There's certainly been more than a few mad admirals not only in Star Trek, but in American sci-fi more broadly. I get the impression that it stems from the broad "ideals" underlying space-oriented sci-fi from the 1960s onwards. Star Trek obviously is one of the most important examples of this - there may be weapons in Star Trek, but ultimately it's all about peaceful exploration, utopian ideas of a galaxy-spanning federation, et cetera. Battles, yes, but only defensive. In short: it's a deeply anti-militaristic setting. I've certainly encountered the same kind of attitudes in a number of sci-fi books from the 1960s onwards. And this filters into even more pro-military settings, like Wing Commander - these things have become standard plot options, to the point where you can easily be 100% pro-military, but you'll still employ this kind of plot because it's a typical sci-fi thing that people are used to.

The mad admiral, I think, stems originally from a mistrust towards career military men, linked to the broader anti-military ideals we see in Star Trek and elsewhere. You can have (you kind of have to) lower-level officers who are great heroes and all that - but hey, they don't issue the broad strategic orders, right? But admirals, who make the big decisions, and are by definition career military officers, are always implicitly mistrusted. They're potentially warmongers, right? Needless to say, even the most anti-militaristic of writers (who are probably a rarity) are not going to paint all admirals with the same brush. Having mad admirals - you know the kind, "deranged by war", ready to "unleash vengeance upon a helpless people" and all that - allows for a story that, while filled with futuristic space battles, will remain at its heart anti-militaristic.
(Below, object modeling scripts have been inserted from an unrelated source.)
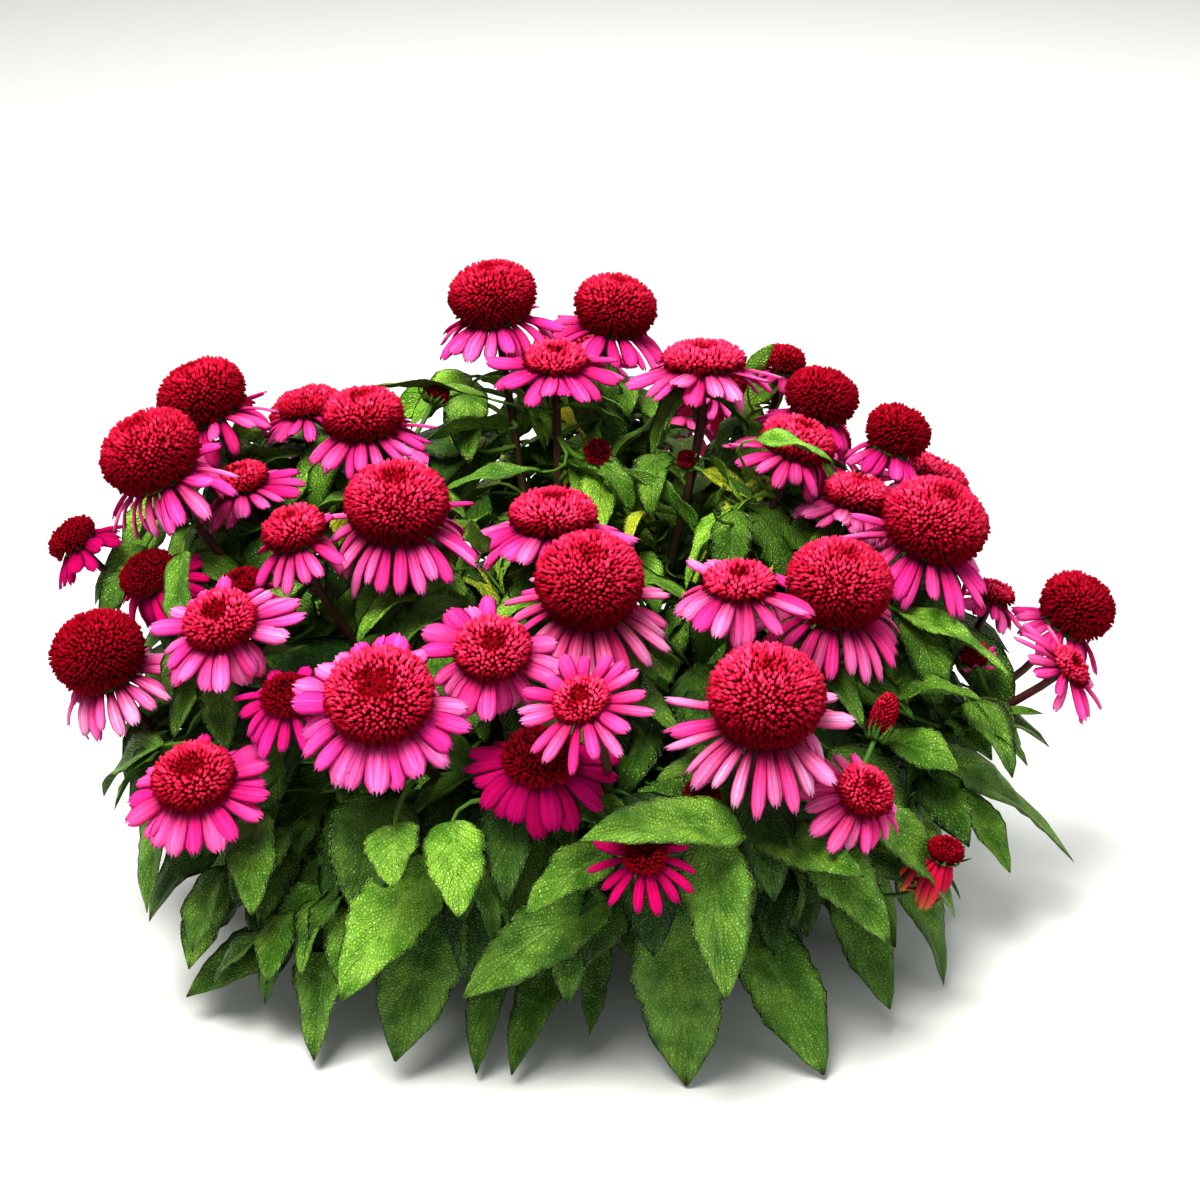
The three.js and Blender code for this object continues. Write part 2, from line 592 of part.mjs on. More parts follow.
// ---- crown, and the sheath of old leaf bases that binds the stems above it ----
function turned(profile, sides) {
  const points = profile.map(([out, rise]) => new THREE.Vector2(out, rise));
  const lathe = new THREE.LatheGeometry(points, sides).rotateX(Math.PI / 2);
  lathe.deleteAttribute("normal");
  lathe.deleteAttribute("uv");
  const { attributes, index } = mergeVertices(lathe, 1e-3);
  const corners = Array.from({ length: attributes.position.count }, (_, i) => {
    return new THREE.Vector3().fromBufferAttribute(attributes.position, i);
  });
  const faces = Array.from({ length: index.count / 3 }, (_, i) => {
    return [index.getX(3 * i), index.getX(3 * i + 1), index.getX(3 * i + 2)];
  });
  return solidFrom(corners, faces.filter((face) => new Set(face).size === 3));
}

const crown = turned(
  [
    [0, 0],
    [CROWN.radius - CROWN.bevel, 0],
    [CROWN.radius, CROWN.bevel],
    [CROWN.radius - CROWN.bevel / 2, CROWN.height],
    [0, CROWN.height],
  ],
  CROWN.sides,
);
const sheathFloor = CROWN.height + GAP;
const sheathTop = CROWN.height + SHEATH.height;
const sheath = turned(
  [
    [0, sheathFloor],
    [SHEATH.radius - SHEATH.shoulder / 2, sheathFloor],
    [SHEATH.radius, sheathFloor + SHEATH.shoulder],
    [SHEATH.radius - SHEATH.taper, sheathTop - SHEATH.shoulder / 2],
    [0, sheathTop],
  ],
  SHEATH.sides,
);

// ---- materials ----
const finish = (color, roughness) => new THREE.MeshStandardMaterial({ color, roughness, metalness: 0 });
const leafGreen = finish(0x2f6a26, 0.6);
const crownBrown = finish(0x5a4630, 0.9);
const rayPink = finish(0xe0458c, 0.55);
const coneCrimson = finish(0xa30f3a, 0.7);

// ---- the plant ----
const plant = new THREE.Group();
plant.add(meshOf("crown", crown, crownBrown));

const stalks = stems.map((curve) => tube(curve, STEM.rootRadius, STEM.neckRadius, STEM.steps));
const joined = wasm.Manifold.union([sheath, ...stalks, ...leaves, ...BUDS.flatMap(budSolids)]);
plant.add(meshOf("foliage", joined, leafGreen));

for (const head of heads) {
  if (TWO_NODES.includes(head.name)) {
    plant.add(meshOf(`${head.name}_rays`, raysSolid(head), rayPink));
    plant.add(meshOf(`${head.name}_cone`, coneSolid(head), coneCrimson));
  } else {
    const colour = head.coneHeight > head.coneRadius ? coneCrimson : rayPink;
    plant.add(meshOf(head.name, wholeSolid(head), colour));
  }
}

export default plant;
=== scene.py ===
import math

import bpy
from mathutils import Matrix, Vector


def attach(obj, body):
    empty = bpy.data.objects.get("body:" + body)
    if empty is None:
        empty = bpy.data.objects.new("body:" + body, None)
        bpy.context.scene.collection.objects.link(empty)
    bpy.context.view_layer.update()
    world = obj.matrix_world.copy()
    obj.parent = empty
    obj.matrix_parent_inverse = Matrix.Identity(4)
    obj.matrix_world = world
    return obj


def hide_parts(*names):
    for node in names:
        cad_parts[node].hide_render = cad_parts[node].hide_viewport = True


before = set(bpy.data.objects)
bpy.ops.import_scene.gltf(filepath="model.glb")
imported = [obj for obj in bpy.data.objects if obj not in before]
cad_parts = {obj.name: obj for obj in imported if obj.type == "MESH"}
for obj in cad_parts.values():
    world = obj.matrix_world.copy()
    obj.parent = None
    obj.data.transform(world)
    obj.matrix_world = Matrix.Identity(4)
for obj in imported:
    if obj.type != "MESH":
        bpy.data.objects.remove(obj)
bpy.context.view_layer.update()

# ---- Flowering stems ----
# Every bloom stands on a tough round stem of its own, purple-brown and ribbed. All the stems rise
# from the crown, lean outwards, and turn into the line of their bloom over the last third.
MM = 0.001
UP = Vector((0, 0, 1))
# How close to the middle a stem stands at its foot, as a share of its bloom's distance, and how high.
STEM_GATHER, STEM_FOOT = 0.105, 24
# A stem's radius at its foot and under its bloom.
STEM_GIRTH = (3.2, 2.1)
# How far a cone starts above its receptacle's middle, and the receptacle's share of the cone's radius.
CONE_FOOT, RIM_SHARE = 3, 0.62
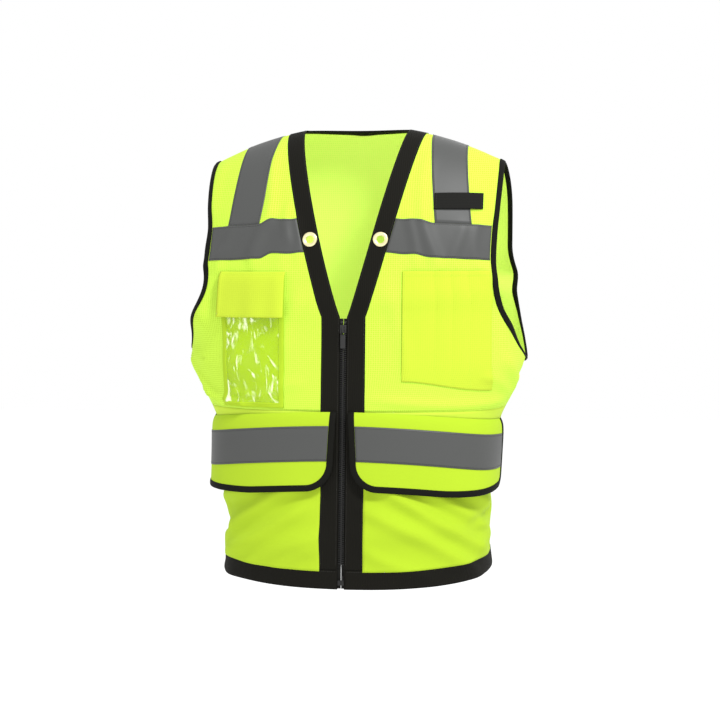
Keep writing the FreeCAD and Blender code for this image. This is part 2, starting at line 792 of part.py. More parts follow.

That's how it seems to me, at least. If you think about the ideals behind the first Star Trek series, I'd say there's definitely something to it.
 
I think it's also tied to the old "power corrupts" axiom coupled with a healthy does of "ends justify the means" (which is antithetical to Star Trek).
 
is it really a star trek trailer when it starts out with a 'warp' into hyperspace and batman-esque music plays in the backdrop?